**WORK TO BE COMPLETED**
Which lines below hold the word "with"? Report each one.

**SOURCE MATERIAL**
▬▬▬

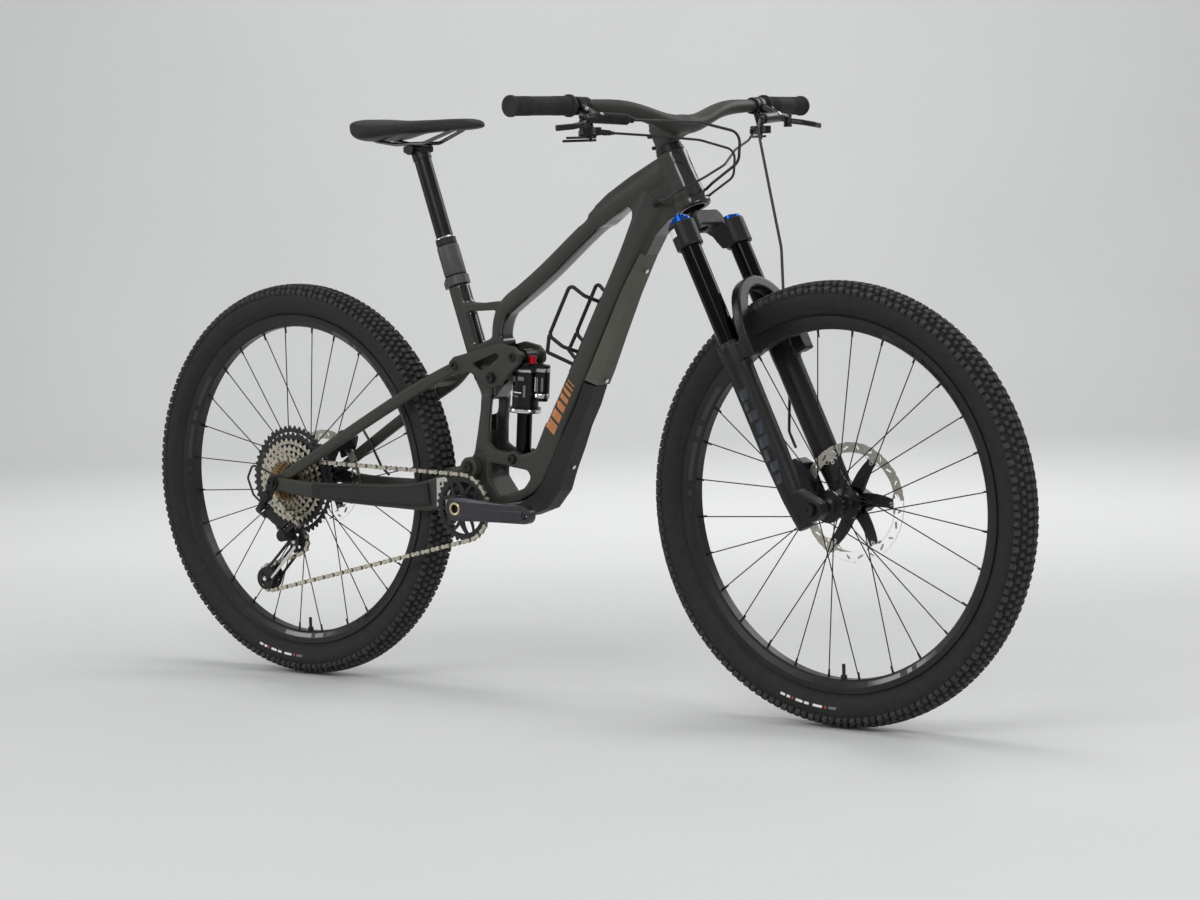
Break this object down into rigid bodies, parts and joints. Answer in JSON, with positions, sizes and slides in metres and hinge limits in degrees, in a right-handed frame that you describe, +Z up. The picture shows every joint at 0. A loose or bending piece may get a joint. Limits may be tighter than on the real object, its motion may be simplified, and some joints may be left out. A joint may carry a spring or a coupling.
{
  "type": "mountain bike",
  "caption": "Full-suspension trail mountain bike with telescopic fork, linkage rear suspension, single-ring drivetrain, disc brakes and dropper seat post.",
  "frame": {"origin": "on the ground under the bike's centre plane, midway between the two wheel axles", "axes": "+X towards the front wheel, +Y to the rider's left, +Z up; the drivetrain is on the -Y side"},
  "size_m": [1.9902, 0.8234, 1.0687],
  "materials": {
    "frame_matte": "satin",
    "frame_guard": "satin",
    "black_plastic": "matte",
    "black_metal": "satin",
    "steel": "satin",
    "stanchion": "gloss",
    "fork_paint": "matte",
    "grip_rubber": "matte",
    "tyre": "matte",
    "rim": "satin",
    "spoke": "satin",
    "rotor": "brushed",
    "cassette": "satin",
    "chain": "satin",
    "crank": "satin",
    "blue": "satin",
    "red": "satin",
    "hose": "satin",
    "saddle": "matte",
    "rail": "satin"
  },
  "bodies": {
    "frame": {"main_frame": "frame_matte", "guard_upper": "frame_guard", "guard_lower": "frame_guard", "bottle_cage": "black_plastic", "frame_bearings": "black_metal", "seat_clamp": "black_metal", "dropper_tube": "black_metal", "frame_hardware": "black_metal"},
    "steering": {"fork_crown": "fork_paint", "fork_stanchions": "stanchion", "handlebar_stem": "frame_matte", "steering_hardware": "blue", "grips": "grip_rubber", "brake_bodies": "black_metal", "control_pods": "black_metal", "front_brake_hose": "hose", "control_lines": "hose"},
    "brake_lever_r": {"brake_lever_right": "black_metal"},
    "brake_lever_l": {"brake_lever_left": "black_metal"},
    "shift_main": {"shift_lever_main": "black_metal"},
    "shift_release": {"shift_lever_release": "black_metal"},
    "dropper_paddle": {"dropper_lever": "black_metal"},
    "dial": {"compression_dial": "blue"},
    "fork_lower": {"fork_lowers": "fork_paint", "front_axle": "black_metal", "front_caliper": "black_metal"},
    "front_wheel": {"front_tyre": "tyre", "front_rim": "rim", "front_hub": "black_metal", "front_spokes": "spoke", "front_rotor": "rotor"},
    "swingarm": {"chainstay": "frame_matte", "chainstay_guard": "black_plastic", "rear_axle": "black_metal", "derailleur_mount": "black_metal", "rear_lines": "hose", "chain": "chain"},
    "mech_link": {"derailleur_link": "black_metal"},
    "mech_knuckle": {"derailleur_knuckle": "black_metal"},
    "mech_cage": {"derailleur_cage": "black_metal"},
    "jockey_upper": {"guide_pulley": "black_plastic"},
    "jockey_lower": {"tension_pulley": "black_plastic"},
    "stay": {"seatstay": "frame_matte", "rear_caliper": "black_metal"},
    "rocker": {"rocker_link": "frame_matte"},
    "shock_outer": {"shock_body": "stanchion"},
    "shock_inner": {"shock_shaft": "stanchion"},
    "knob": {"rebound_knob": "red"},
    "rear_wheel": {"rear_tyre": "tyre", "rear_rim": "rim", "rear_hub": "black_metal", "rear_spokes": "spoke", "rear_rotor": "rotor"},
    "freehub": {"cassette": "cassette"},
    "crank": {"crank_arm_right": "crank", "crank_arm_left": "crank", "chainring": "black_metal"},
    "seat": {"dropper_post": "stanchion", "saddle_rails": "rail", "saddle": "saddle"}
  },
  "joints": [
    {"name": "steering_turn", "type": "hinge", "parent": "frame", "child": "steering", "pos_m": [0.5803, 0, 0.356], "axis": [-0.4305, 0, 0.9026], "range_deg": [-60, 60], "deforming": ["control_lines"]},
    {"name": "fork_travel", "type": "slide", "parent": "steering", "child": "fork_lower", "axis": [-0.4305, 0, 0.9026], "range_m": [0, 0.15], "stiffness_N_per_m": 6000, "springref_m": -0.02, "deforming": ["front_brake_hose"]},
    {"name": "front_wheel_spin", "type": "hinge", "parent": "fork_lower", "child": "front_wheel", "pos_m": [0.62, 0, 0.3751], "axis": [0, 1, 0], "continuous": true},
    {"name": "rear_suspension", "type": "hinge", "parent": "frame", "child": "swingarm", "pos_m": [-0.16, 0, 0.416], "axis": [0, 1, 0], "range_deg": [0, 17.2], "stiffness_Nm_per_rad": 900, "springref_deg": -9.17, "deforming": ["chain"]},
    {"name": "seatstay_pivot", "type": "hinge", "parent": "swingarm", "child": "stay", "pos_m": [-0.62, 0, 0.3751], "axis": [0, 1, 0], "range_deg": [-7, 0], "deforming": ["rear_lines"]},
    {"name": "rocker_pivot", "type": "hinge", "parent": "frame", "child": "rocker", "pos_m": [-0.105, 0, 0.579], "axis": [0, 1, 0], "range_deg": [0, 47]},
    {"name": "shock_lower_pivot", "type": "hinge", "parent": "frame", "child": "shock_inner", "pos_m": [-0.068, 0, 0.433], "axis": [0, 1, 0], "range_deg": [0, 7.6]},
    {"name": "shock_stroke", "type": "slide", "parent": "shock_inner", "child": "shock_outer", "axis": [0.0915, 0, 0.9958], "range_m": [-0.048, 0]},
    {"name": "rebound_knob_turn", "type": "hinge", "parent": "shock_outer", "child": "knob", "pos_m": [-0.0286, -0.012, 0.61], "axis": [0.0915, 0, 0.9958], "range_deg": [-170, 170]},
    {"name": "rear_wheel_spin", "type": "hinge", "parent": "swingarm", "child": "rear_wheel", "pos_m": [-0.62, 0, 0.3751], "axis": [0, 1, 0], "continuous": true},
    {"name": "crank_spin", "type": "hinge", "parent": "frame", "child": "crank", "pos_m": [-0.172, 0, 0.343], "axis": [0, 1, 0], "continuous": true},
    {"name": "cassette_spin", "type": "hinge", "parent": "swingarm", "child": "freehub", "pos_m": [-0.62, 0, 0.3751], "axis": [0, 1, 0], "continuous": true},
    {"name": "derailleur_swing", "type": "hinge", "parent": "swingarm", "child": "mech_link", "pos_m": [-0.637, -0.088, 0.32], "axis": [0.311, 0.722, 0.618], "range_deg": [-25, 16]},
    {"name": "derailleur_level", "type": "hinge", "parent": "mech_link", "child": "mech_knuckle", "pos_m": [-0.604, -0.08, 0.294], "axis": [0.311, 0.722, 0.618], "range_deg": [-16, 25]},
    {"name": "cage_swing", "type": "hinge", "parent": "mech_knuckle", "child": "mech_cage", "pos_m": [-0.599, -0.066, 0.276], "axis": [0, 1, 0], "range_deg": [-30, 25], "stiffness_Nm_per_rad": 0.6},
    {"name": "guide_pulley_spin", "type": "hinge", "parent": "mech_cage", "child": "jockey_upper", "pos_m": [-0.592, -0.052, 0.262], "axis": [0, 1, 0], "continuous": true},
    {"name": "tension_pulley_spin", "type": "hinge", "parent": "mech_cage", "child": "jockey_lower", "pos_m": [-0.673, -0.052, 0.187], "axis": [0, 1, 0], "continuous": true},
    {"name": "dropper_travel", "type": "slide", "parent": "frame", "child": "seat", "axis": [-0.3173, 0, 0.9483], "range_m": [-0.15, 0]},
    {"name": "brake_lever_right_pull", "type": "hinge", "parent": "steering", "child": "brake_lever_r", "pos_m": [0.331, -0.288, 1.021], "axis": [0, 0, -1], "range_deg": [0, 18], "stiffness_Nm_per_rad": 0.8, "springref_deg": -2.86},
    {"name": "brake_lever_left_pull", "type": "hinge", "parent": "steering", "child": "brake_lever_l", "pos_m": [0.331, 0.288, 1.021], "axis": [0, 0, 1], "range_deg": [0, 18], "stiffness_Nm_per_rad": 0.8, "springref_deg": -2.86},
    {"name": "shift_main_push", "type": "hinge", "parent": "steering", "child": "shift_main", "pos_m": [0.306, -0.24, 0.992], "axis": [0, 0, 1], "range_deg": [0, 25], "stiffness_Nm_per_rad": 0.3, "springref_deg": -2.86},
    {"name": "shift_release_push", "type": "hinge", "parent": "steering", "child": "shift_release", "pos_m": [0.306, -0.24, 0.997], "axis": [0, 0, 1], "range_deg": [0, 20], "stiffness_Nm_per_rad": 0.3, "springref_deg": -2.86},
    {"name": "dropper_lever_push", "type": "hinge", "parent": "steering", "child": "dropper_paddle", "pos_m": [0.306, 0.24, 0.995], "axis": [0, 0, -1], "range_deg": [0, 25], "stiffness_Nm_per_rad": 0.3, "springref_deg": -2.86},
    {"name": "compression_dial_turn", "type": "hinge", "parent": "steering", "child": "dial", "pos_m": [0.3543, -0.07, 0.8576], "axis": [-0.4305, 0, 0.9026], "range_deg": [0, 270]}
  ],
  "couplings": [
    {"joint": "rocker_pivot", "follows": "rear_suspension", "ratio": 2.712},
    {"joint": "seatstay_pivot", "follows": "rear_suspension", "ratio": -0.4032},
    {"joint": "shock_lower_pivot", "follows": "rear_suspension", "ratio": 0.4354},
    {"joint": "shock_stroke", "follows": "rear_suspension", "m_per_rad": -0.1581},
    {"joint": "cassette_spin", "follows": "crank_spin", "ratio": 1.4286},
    {"joint": "guide_pulley_spin", "follows": "crank_spin", "ratio": -2.5},
    {"joint": "tension_pulley_spin", "follows": "crank_spin", "ratio": 2.5},
    {"joint": "derailleur_level", "follows": "derailleur_swing", "ratio": -1}
  ]
}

▬▬▬

**IN RESPONSE**
Break this object down into rigid bodies, parts and joints. Answer in JSON, with positions, sizes and slides in metres and hinge limits in degrees, in a right-handed frame that you describe, +Z up. The picture shows every joint at 0. A loose or bending piece may get a joint. Limits may be tighter than on the real object, its motion may be simplified, and some joints may be left out. A joint may carry a spring or a coupling.
  "caption": "Full-suspension trail mountain bike with telescopic fork, linkage rear suspension, single-ring drivetrain, disc brakes and dropper seat post.",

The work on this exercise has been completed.